Budget: Free (permanent galleries) or ticketed (Cartier exhibition).
10. Snow day-trip to Lake Mountain (honest full-day commitment)
Lake Mountain near Marysville is around 2 to 2.5 hours from Keilor East each way. The snow-play season runs 6 June to 6 September. There is a snow-play area and toboggan runs — toboggan hire is around $33 for ages 6 and up. This is a genuine full-day commitment: leave early, pack food, warm clothes, and waterproofs, and expect to be tired on the way home. It is worth doing once in the holidays if the kids have not seen snow before.

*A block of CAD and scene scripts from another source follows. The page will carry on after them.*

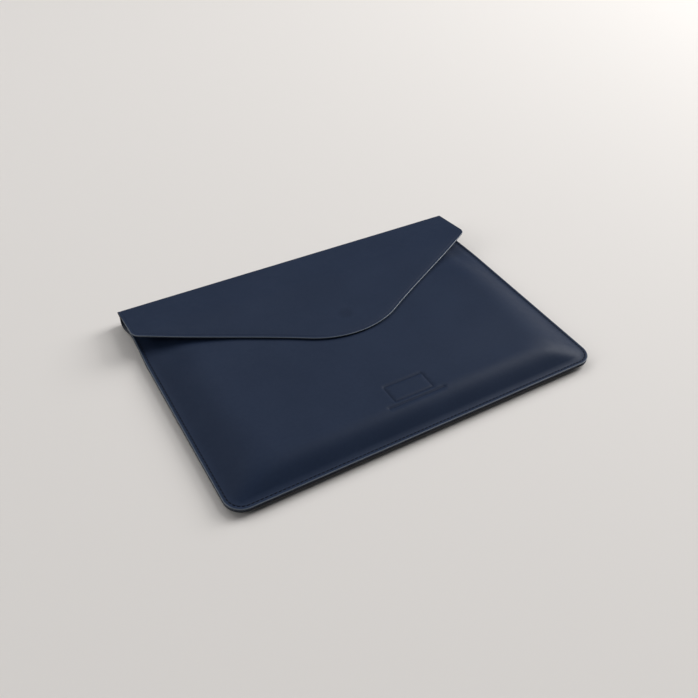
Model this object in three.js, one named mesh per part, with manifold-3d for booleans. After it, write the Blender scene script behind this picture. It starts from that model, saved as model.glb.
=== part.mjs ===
// Padded leather laptop sleeve with a magnetic envelope flap.
//
// Millimetres, +Z up. The sleeve lies on its back: the origin is the bottom centre of the whole
// object, +X runs along the long side, +Y points to the fold and +Z goes out through the front.
// The outer hide is one strip that runs up the back, round the fold and over the front as the flap.
// It bends along three lines, so it is modelled as four solids with a narrow gap at each bend.

import * as THREE from 'three';
import { mergeVertices } from 'three/addons/utils/BufferGeometryUtils.js';
import Module from 'manifold-3d';

const wasm = await Module();
wasm.setup();

// ---------------------------------------------------------------- driving dimensions

const BODY_WIDTH = 340;
const BODY_HEIGHT = 237;
const CORNER_RADIUS = 15;

const FLAP_WIDTH = 343;
const FLAP_TIP_Y = -7.3;
const FLAP_TIP_RADIUS = 85;
const FLAP_TIP_SPREAD = 29.5 * Math.PI / 180;
const FLAP_SIDE_CORNER = { run: 5.5, rise: 8.5, y: 71.6 };
const FLAP_FLANK_SLOPE = 0.6;
const FLAP_FLANK_HANDLE = 35;

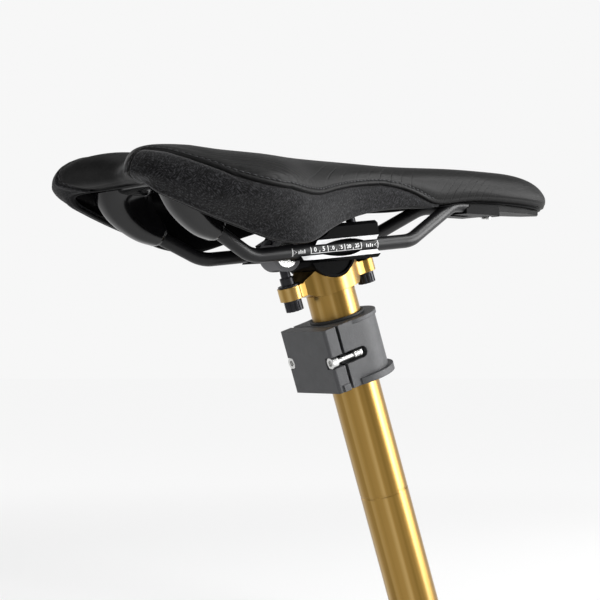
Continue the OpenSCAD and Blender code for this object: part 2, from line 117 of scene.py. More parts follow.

Check the Lake Mountain resort website for conditions and road status before you leave — the road can close or require chains.
Budget: Mid-to-high (entry fee, toboggan hire, fuel, food).
11. Indoor play centre or trampoline park on the worst weather days
When it is raining sideways and everyone is climbing the walls, an indoor play centre or trampoline park is a practical solution rather than an inspired one — but it works. There are several options within 15–20 minutes of Keilor East toward Sunshine, Taylors Lakes, and Essendon. Search for current options in those directions, check age and height requirements for specific equipment, and book in advance during peak holiday periods when they fill up.
Budget: Low-to-mid.
Planning note
The two things that book out fastest every year are Brimbank library holiday sessions and vacation care. If either matters to your household, do not wait until the last week of term. Everything else on this list is either walk-up or requires a day or two of lead time at most. Build one big-trip day — Docklands, the NGV, or Lake Mountain — around the weather forecast, and keep the rest flexible.